The mere competence of Guy Sebastian

When the decision was announced this morning, it had the daggy inevitability of a zinger at a Bill Shorten press conference. Inexplicably ignoring my helpful list of suggestions for an interesting, unexpected option like Prince Philip, SBS has opted for Guy Sebastian as our Eurovision representative.

Well, of course they did. They had only a few weeks to decide, which didn’t allow them enough time to conduct the traditional selection process, so instead they chose somebody who had already been anointed by an excruciatingly drawn-out reality TV talent contest, as they did last year when Jessica Mauboy performed at the semi-final. Jess’n’Guy are both pleasant people who are household names, which means that everyone’s mum knows who they are, even if they couldn’t name a song.

Guy Sebastian ticks all the boxes, if you’re the kind of person who likes making decisions by ticking boxes instead of coming up with an idea that gets everyone excited. I presume that the decision was made by a large committee piling into the SBS boardroom and throwing around ideas, until all the interesting suggestions got vetoed and they arrived on a consensus that the management team would sign off on.

I can’t imagine that anyone in the room had a burning desire to showcase the music of Guy Sebastian to the world, but nor can I imagine that anybody objected to him. Because you really can’t. Objecting to Guy Sebastian is like objecting to the offer of a nice cup of tea.

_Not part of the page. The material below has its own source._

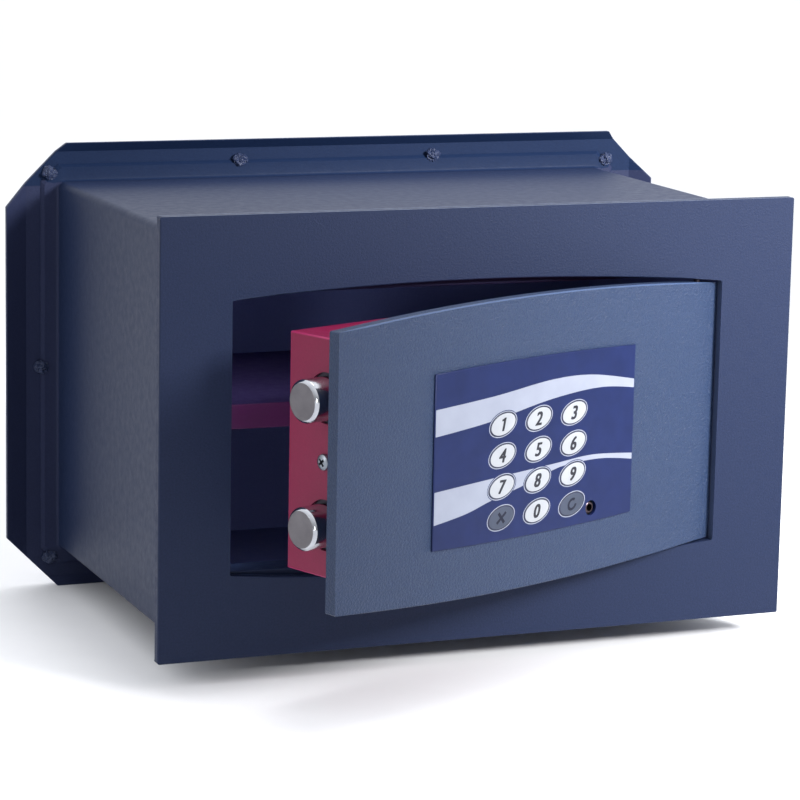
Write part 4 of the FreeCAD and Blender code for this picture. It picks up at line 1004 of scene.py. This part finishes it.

Not only is Sebastian so blandly pleasant that he makes Kylie seem a racy alternative, but his talent is absolutely unquestionable. I was looking around for some recent tracks, and found this incredible video of his song ‘Linger’, where he sings along with a few stripped-back loops. There is no question that he’ll nail the song. That’s what he does.

Or at least nail it musically. Because Eurovision is a television event, which means that there are supposed to be pretty images to go with the pretty sounds. Or, more often than not, bizarre, kitsch images to go along with the bizarre, kitsch music. That, surely, is why we watch in droves. (Please tell me it is, because otherwise, I may have completely misjudged my fellow Australians.)

If raw talent is a factor, Guy will do very well, but Eurovision voters tend to like spectacle and quirkiness. (Don’t they, Mr Lordi?) And I really can’t imagine Guy Sebastian coming up with an especially compelling visual presentation. He won’t be accompanied by an army of babushkas, or semi-clad himbos in outfits that reinterpret their centuries-old national dress through the timeless medium of Lycra. He’ll probably just have a few other highly talented musos alongside him, perhaps in black t-shirts, sitting on stools. At the end, Guy will blow the roof off with the spectacular vocal climax of a well-crafted song that practically nobody will be humming the following morning.

And in that sense, Guy Sebastian might just be the least appropriate person we could have chosen, especially given the humorous nature of Australia’s affection for Eurovision. He is zero percent kitsch, and about as ironic as a branch meeting of the Australian Greens. Put it this way – each year, most of the Eurovision songs are barnstorming dance tracks that are on high rotation at my gym the following week. Whereas the only time Guy Sebastian features in a gym is to pump weights himself.

The gulf between Guy and the spirit of Eurovision is especially apparent when you recall last year’s winner, Conchita Wurst, whose very appearance in a beard and a dress was inherently interesting. Even Britain’s peculiar idea of nominating Engelbert Humperdinck in 2012 was a more interesting idea than choosing Guy Sebastian, even though the results are likely to be considerably more pleasant for the ears.

Perhaps the idea is not to overplay our hand? Perhaps we are aiming to be like a dinner guest who goes out of their way not to upstage the hosts, in the hope of being invited back? If being as inoffensively pleasant as possible is the goal, sending Guy will be a diplomatic triumph.

We might have chosen an exciting young talent (and sorry, because I’m 38, I’m far too old to suggest anyone – ask these guys). We might have chosen Sia, who would have come up with an exceptional pop song, staged in some fascinatingly original, faceless way. Or we might have chosen Gurrumul, who might have thrilled the world with little more than an acoustic guitar and his extraordinary voice.

Instead, we chose Guy, and he’ll do a fine job. Nobody can’t say he won’t, even if they’re admitting it through gritted teeth. I just wish that in keeping with the jamboree of quirky kitsch that is Eurovision, we’d chosen someone a little more likely to be spectacular. Nevertheless, like a courtesy invitation to your wacky Austrian neighbour’s Oktoberfest party, it’ll be fun, and somewhat surreal, just to be there.